On the other hand, there are still many unresolved issues. For example, although existing tools and methodologies enable a “bottoms up” die-by-die design approach, not all of the components are necessarily optimal for interfacing with each other, or for a particular application. The result? Yes, you guessed it – costly overdesign of individual dies or chiplets, and their interconnects bringing down overall system performance and optimization.

Another headache is that while individual dies or chiplets may have passed signoff checks for static timing analysis, thermal effects, electromagnetic interference, and other concerns, the verification and optimization now need to be extended to the whole system across all the chiplets. 

There simply has to be an intelligent way to do top-level aggregation and abstraction for the entire system, taking into account bump planning, interconnect optimization, the placement of chiplets on the package substrate, and so forth. Otherwise, there will be too many design iterations based on incorrect abstraction.

But how to do this most effectively?

Industry’s First Integrated 3D-IC Design Solution

Enter the Cadence Integrity 3D-IC platform, the only tool out there that enables users to achieve significant overall system productivity improvements for 3D-IC design.

It’s not boasting to say that no competing offering even comes close. The Integrity 3D-IC platform is the industry’s first integrated solution for planning, implementation, and signoff of heterogeneous and homogenous 2.5D/3D stacked designs with the integration of multiple chiplets. It consists of multiple modular sub-flows and combines system-level planning and analysis with actual physical implementation and early analysis.

It captures design intent up front, supports abstraction for system planning along with early feedback from system-level effects like thermal and power dissipation, and achieves system convergence through seamless implementation and analysis while taking into account chip and packaging effects.

It supports a bottoms-up approach with the ability to assemble multiple chiplets and supports a top-down approach so that the system can be partitioned according to the overall design constraints. The integrated system passes data seamlessly between the chip and package worlds, yet allows each to be separately implemented and analyzed for die signoff and system-level closure.

TSMC, Samsung Among Early Users

Already, innovators such as TSMC and Samsung are using Cadence’s Integrity 3D-IC platform to create their own proprietary 3D-IC solutions for hyperscale computing, AI, and other emerging high-performance applications.

For TSMC, we recently announced new Integrity 3D-IC design flows to support TSMC’s 3Dblox standard for 3D front-end design partitioning in complex systems. The design flows are optimized for all of TSMC's latest 3DFabric offerings, including Integrated Fan-Out (InFO), Chip-on-Wafer-on-Substrate (CoWoS) and System-on-Integrated-Chips (TSMC-SoIC ) technologies.

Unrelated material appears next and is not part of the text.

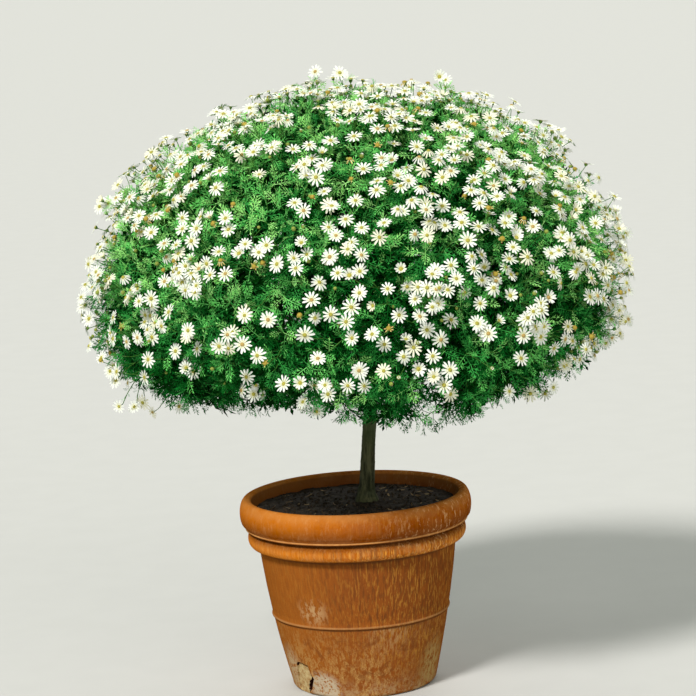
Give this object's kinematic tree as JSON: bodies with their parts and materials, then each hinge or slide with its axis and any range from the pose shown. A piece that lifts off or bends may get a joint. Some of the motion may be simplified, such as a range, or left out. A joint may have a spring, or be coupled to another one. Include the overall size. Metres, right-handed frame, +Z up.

For Samsung, we recently announced a reference tool flow for the Samsung Advanced Foundry Ecosystem (SAFE) for stacked 3D chips, based on the Integrity 3D-IC platform.

A New Way Forward

Moore’s Law may have slowed down, but 3D-ICs represent a compelling way to get higher bandwidth, lower power consumption, and reduced-area designs without having to resort to traditional process scaling. And it provides a vehicle for design reuse, lower costs, and more confidence the system will work the first time. 

And with the Integrity 3D-IC platform, Cadence is uniquely positioned to provide a comprehensive solution for cost-effective design of those 2.5D and 3D-ICs. Moreover, this innovative new design platform enables customers to integrate chiplets at different nodes, thereby allowing design reuse and optimization of the foundry process for each function and the interconnect. I call that a win-win!